**Problem:** Look through the listing for the word "hinge". Copy each line that has it.

**Input records:**
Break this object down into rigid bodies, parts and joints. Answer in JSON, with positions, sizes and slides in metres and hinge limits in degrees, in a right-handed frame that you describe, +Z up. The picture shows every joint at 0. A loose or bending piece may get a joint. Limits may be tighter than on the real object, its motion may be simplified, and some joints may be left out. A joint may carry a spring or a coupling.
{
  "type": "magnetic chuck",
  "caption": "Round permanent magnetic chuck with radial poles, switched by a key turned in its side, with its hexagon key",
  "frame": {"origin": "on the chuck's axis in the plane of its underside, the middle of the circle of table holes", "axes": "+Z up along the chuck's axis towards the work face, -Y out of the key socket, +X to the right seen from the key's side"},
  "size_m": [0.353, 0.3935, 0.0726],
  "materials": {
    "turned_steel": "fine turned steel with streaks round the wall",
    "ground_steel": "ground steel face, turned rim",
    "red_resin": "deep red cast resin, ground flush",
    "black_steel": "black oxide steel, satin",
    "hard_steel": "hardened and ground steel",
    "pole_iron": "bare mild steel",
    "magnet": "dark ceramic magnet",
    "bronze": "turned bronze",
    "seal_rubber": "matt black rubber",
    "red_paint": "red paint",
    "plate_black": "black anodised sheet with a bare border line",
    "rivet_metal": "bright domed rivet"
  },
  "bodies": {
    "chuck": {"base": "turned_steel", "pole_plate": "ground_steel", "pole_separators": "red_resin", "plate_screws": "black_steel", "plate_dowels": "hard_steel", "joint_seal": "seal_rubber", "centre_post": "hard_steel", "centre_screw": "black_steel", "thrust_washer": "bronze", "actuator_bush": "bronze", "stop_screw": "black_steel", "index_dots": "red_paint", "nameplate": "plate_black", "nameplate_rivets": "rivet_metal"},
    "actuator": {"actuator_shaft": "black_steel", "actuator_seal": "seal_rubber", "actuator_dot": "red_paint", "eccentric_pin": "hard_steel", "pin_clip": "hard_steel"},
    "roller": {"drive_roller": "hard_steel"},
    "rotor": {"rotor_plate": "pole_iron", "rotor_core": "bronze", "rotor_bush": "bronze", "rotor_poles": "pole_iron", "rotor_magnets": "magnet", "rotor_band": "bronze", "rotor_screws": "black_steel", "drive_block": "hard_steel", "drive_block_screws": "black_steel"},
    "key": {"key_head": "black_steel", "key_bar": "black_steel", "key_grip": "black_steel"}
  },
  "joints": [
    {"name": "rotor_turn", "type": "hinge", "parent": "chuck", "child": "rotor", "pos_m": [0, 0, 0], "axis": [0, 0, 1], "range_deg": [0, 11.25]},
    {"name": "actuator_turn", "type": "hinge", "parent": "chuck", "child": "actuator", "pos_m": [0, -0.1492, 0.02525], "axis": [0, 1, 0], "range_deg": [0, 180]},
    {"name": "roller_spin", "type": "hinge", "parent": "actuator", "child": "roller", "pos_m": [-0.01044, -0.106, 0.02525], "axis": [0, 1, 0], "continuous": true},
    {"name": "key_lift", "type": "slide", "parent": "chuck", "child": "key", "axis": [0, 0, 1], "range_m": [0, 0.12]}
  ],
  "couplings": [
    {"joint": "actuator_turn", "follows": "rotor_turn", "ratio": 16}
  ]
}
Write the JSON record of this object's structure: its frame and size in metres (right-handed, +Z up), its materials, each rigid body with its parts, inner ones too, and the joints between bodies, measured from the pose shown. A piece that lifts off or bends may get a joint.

**Result of this task:**
Break this object down into rigid bodies, parts and joints. Answer in JSON, with positions, sizes and slides in metres and hinge limits in degrees, in a right-handed frame that you describe, +Z up. The picture shows every joint at 0. A loose or bending piece may get a joint. Limits may be tighter than on the real object, its motion may be simplified, and some joints may be left out. A joint may carry a spring or a coupling.
    {"name": "rotor_turn", "type": "hinge", "parent": "chuck", "child": "rotor", "pos_m": [0, 0, 0], "axis": [0, 0, 1], "range_deg": [0, 11.25]},
    {"name": "actuator_turn", "type": "hinge", "parent": "chuck", "child": "actuator", "pos_m": [0, -0.1492, 0.02525], "axis": [0, 1, 0], "range_deg": [0, 180]},
    {"name": "roller_spin", "type": "hinge", "parent": "actuator", "child": "roller", "pos_m": [-0.01044, -0.106, 0.02525], "axis": [0, 1, 0], "continuous": true},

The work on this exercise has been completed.